Les Trois Saisons at the Chateau de la Messardiere

When it comes to the beach, La Résidence de la Pinède is the ideal place to stay. But when it comes to enjoying the beautiful French landscape, Le Chateau de la Messardiere is the best choice. Not even a 15 minute drive from the city, this hotel is located in the middle of the luxurious French country side with hills, mountains, trees, and a vineyard all in view. Not to mention, le Chateau de la Messardiere has a top of the line restaurant: Les Trois Saisons. Out of every restaurant, this was my favorite. The dishes were original (but not off the wall like some from La Vague d'Or) and the waiters and waitresses were extremely friendly. The menus ranged from a 7 course tasting menu, a lighter 4 course "discovery menu," or à la carte. My mother and I chose the discovery menu (with the exception of replacing the lobster with foie gras) while my brother and father opted to go for the 7 course tasting menu.

The Discovery Menu

Tasting Menu

Rivea at the Byblos Hotel

Rivea is a well known restaurant by Alain Ducasse at the Byblos Hotel. Considering this highly known restaurant with a renowned chef and located in one of the most popular Saint-Tropez hotels, I was expecting a pretty good dining experience. However, the food was just average, maybe even a bit below. The menu was pretty basic with options such as flat breads, pastas, and meats and the ambiance just screamed "resort restaurant where Americans come to spend money."

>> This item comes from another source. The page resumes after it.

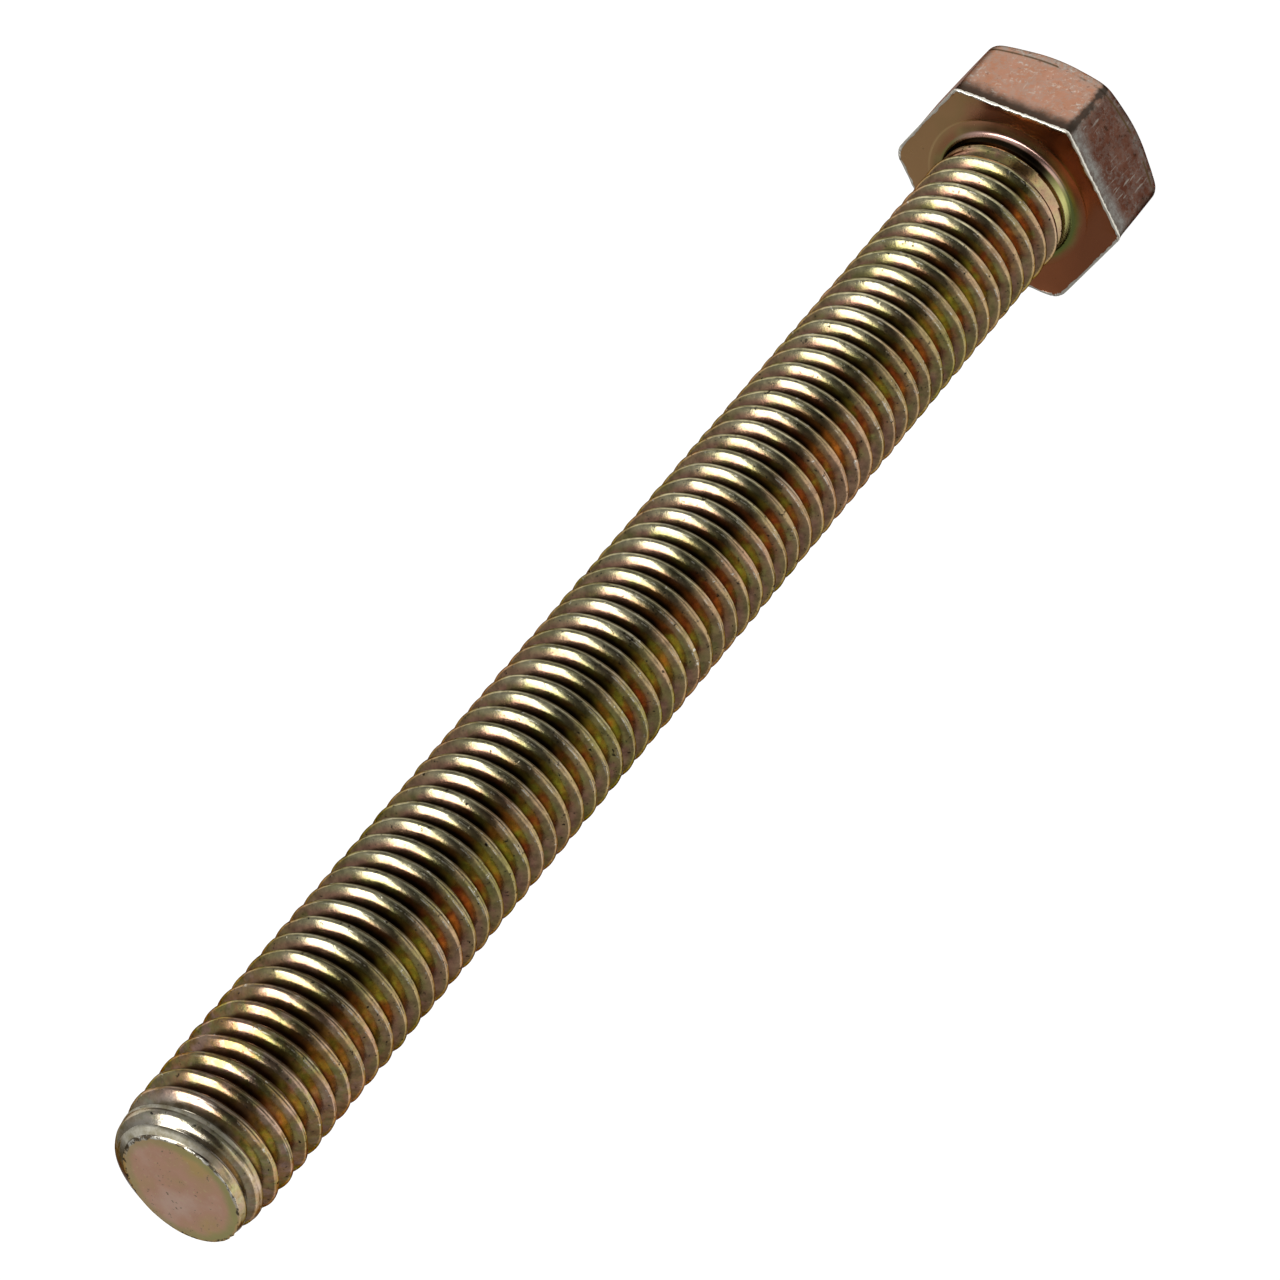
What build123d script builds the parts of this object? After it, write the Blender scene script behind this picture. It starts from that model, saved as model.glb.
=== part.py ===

So I ate all of this food.....

and now here I am back in New York fighting the battle against eating healthy or making my regular 3 a.m. pizza runs. Either way, Saint-Tropez was definitely a fun culinary adventure, not to mention it is one of the most beautiful locations on the Mediterranean. Each restaurant (big or small) had its own vibe and offered completely different dining experiences. This was a once in a lifetime binge-eating extravaganza that I will never forget.